Days 5 & 6: Fakarava
Today Orion calls at Fakarava, one of the largest atolls in French Polynesia with the second-largest lagoon in the Tuamotus. The center of a UNESCO Biosphere Reserve comprising seven low-lying coral islands and atolls, Fakarava is home to many rare and endemic species of birds, plants and crustaceans. Don't miss the opportunity to snorkel over its protected reefs and ride the current into the lagoon on a world-famous drift dive. In one of the passes that feed into the lagoon, a narrow underwater valley known as Shark's Hole is heavily populated with harmless lemon, whitecap and hammerhead sharks. Once you've had your fill of exploring beneath the sea, spend time discovering Rotoava, the main village on Fakarava. Take a leisurely bike ride, visit a pearl shop, or stroll the waterfront along the turquoise ocean sipping nectar from a fresh coconut.
Day 7: Makatea
An uplifted coral atoll in the Tuamotus, the island of Makatea is one of the most unique landforms in the Pacific. Tilted due to plate tectonics, it has dramatic vertical cliffs that ring its coastline, rising 260 feet from the ocean's surface—in stark contrast to other islands in the region. Its distinctive features have resulted in the name makatea being applied as a generic term for all other raised coral atolls worldwide. Spend the day exploring the island’s limestone caves and grottos with your expedition team and local guides, or search for endemic fruit doves and myriad seabirds.
Day 8: Tahaa / Bora Bora
Arrive in picture-postcard Tahaa and spend the morning snorkeling in the crystalline lagoon alongside black-tipped reef sharks. Or opt to go ashore and visit a family-run vanilla farm. Return to the ship for lunch as we sail for Bora Bora. Lying northwest of Tahiti and covering just 12 square miles, Bora Bora epitomizes the romance of the South Pacific. Be sure you're on deck to watch the iconic green crags of Mount Otemanu come into view, the remains of an extinct volcano rising out of Bora Bora's aquamarine lagoon.

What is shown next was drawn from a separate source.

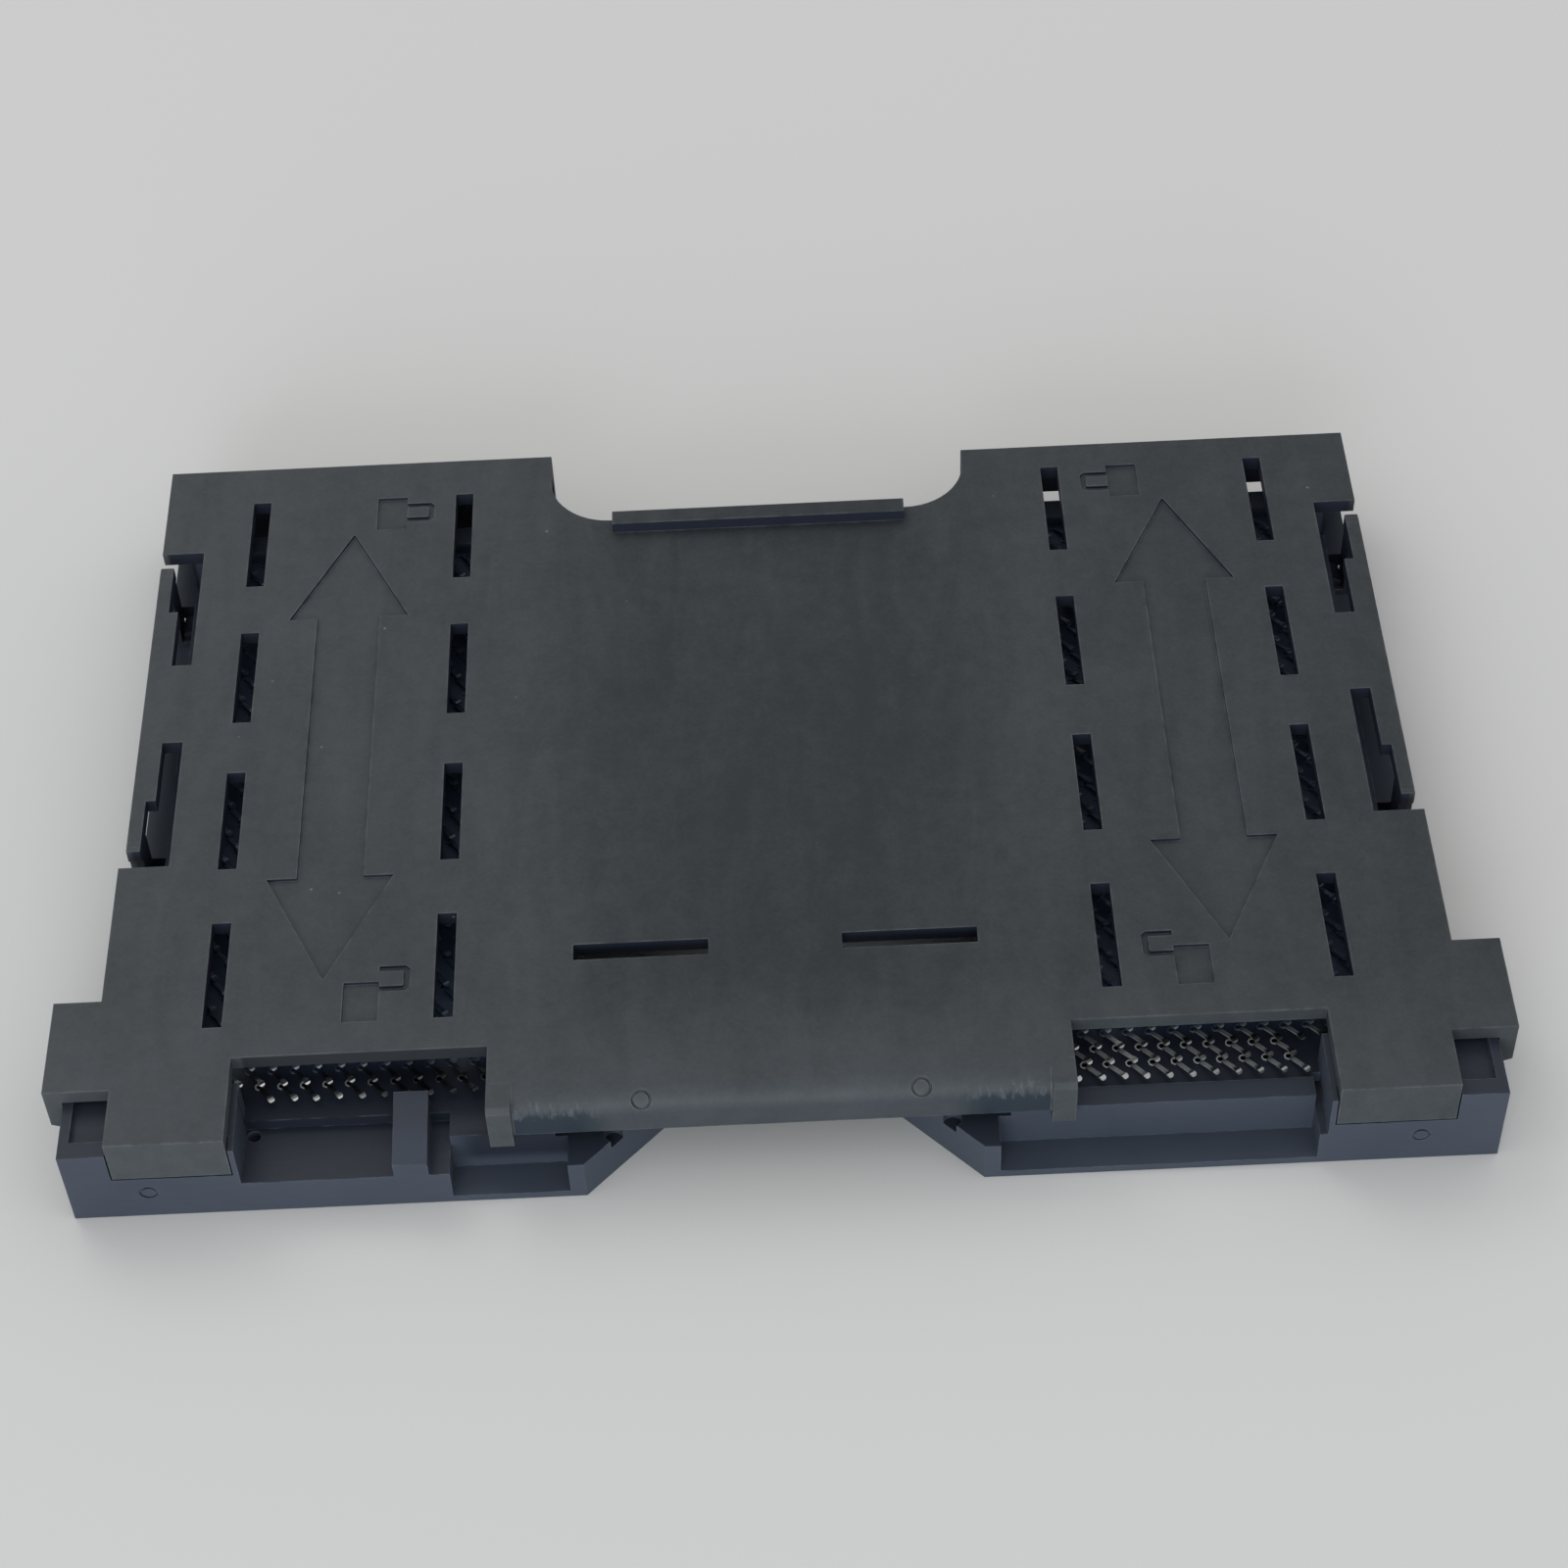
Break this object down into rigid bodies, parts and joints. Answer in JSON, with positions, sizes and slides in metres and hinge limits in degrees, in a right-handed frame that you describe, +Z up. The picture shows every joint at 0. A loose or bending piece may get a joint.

While Bora Bora is most famous for its natural beauty, its cultural history is also of interest: The island was inhabited by Polynesian settlers who crossed the ocean from Tonga and Samoa around the 4th century. Perhaps the greatest navigators of all time, it is astonishing to consider that Polynesians could confidently navigate the vast Pacific using the stars, wind and patterns of bird flight more than a thousand years before the first Europeans mastered sailing in their own waters. The first European sighting of Bora Bora was in 1722 by Dutch seafarer Jakob Roggeveen. Captain James Cook set foot on the island in 1777 after locating it earlier with the help of a Tahitian navigator, Tupaia. Bora Bora was an independent kingdom until 1888, when the French annexed the island as a colony and forced its last queen, Teriimaevarua III, to abdicate. During World War II, the United States chose Bora Bora as a South Pacific military supply base, although the island never saw combat. Spend the afternoon getting acquainted with this beguiling island, exploring either on land or water. Then join us for a barbecue dinner and music on a private motu this evening.
Day 9: Raiatea
Take in the sunrise on deck as we sail to Raiatea in the early morning light. One of the most important cultural sites in the Polynesian world, the Taputapuatea marae complex on Raiatea was designated a UNESCO World Heritage Site in 2017. A political, ceremonial and funerary center for Polynesian seafaring culture for a thousand years, it is the location from which maritime explorers set out for Rapa Nui (Easter Island), Hawaii and New Zealand. Scattered throughout Polynesia, marae are known as holy sites where the world of the living and the world of the ancestors and gods converge. On a scenic lagoon cruise around the island, we sail for the village of Uturoa. Taste local Polynesian specialties during lunch at a beachside restaurant, then spend the afternoon swimming, snorkeling or paddleboarding from the beach in the calm transparent waters of Raiatea's turquoise lagoon.
Day 10: Moorea
Wake up to views of Moorea's vertical green peaks as we anchor in stunning Opunohu Bay. Rising out of the ocean like an emerald cathedral, Moorea's jagged spires are draped in tropical vegetation and crowned by clouds, with waterfalls pouring down their steep sides. Spend the morning discovering the island's many charms: hike through a pineapple plantation, explore the lush interior on horseback, or snorkel in the crystal-blue lagoon. Relax on board over lunch on deck and admire views of the island as we cruise toward Cook’s Bay, where we spend the rest of the day. Also called Paopao Bay, Cook's Bay is named for Captain James Cook, who visited Moorea for the first time on his third voyage to the Society Islands, when he landed in Opunohu Bay on September 30, 1777. Join an afternoon excursion to Moorea’s newest museum, and enjoy the golden light of late afternoon from shore.
Days 11 & 12: Moorea / Papeete—Disembark / Depart
This morning, stretch your legs with an early walk into the caldera interior of Moorea, revealing the island's status as an ancient volcano, or look for abundant marine life in the lagoon on a leisurely snorkel excursion. Known for its colorful fish, the clear waters of the lagoon may reveal butterflyfish, angelfish and triggerfish among the corals, as well as pink whiprays, spotted eagle rays and black-tipped reef sharks. Return to the ship for lunch as we cast off for Tahiti, just 11 miles away. On arrival in Papeete, disembark the ship and check into a hotel room for the afternoon, a base to relax and refresh before late-evening transfers to the airport for homeward flights.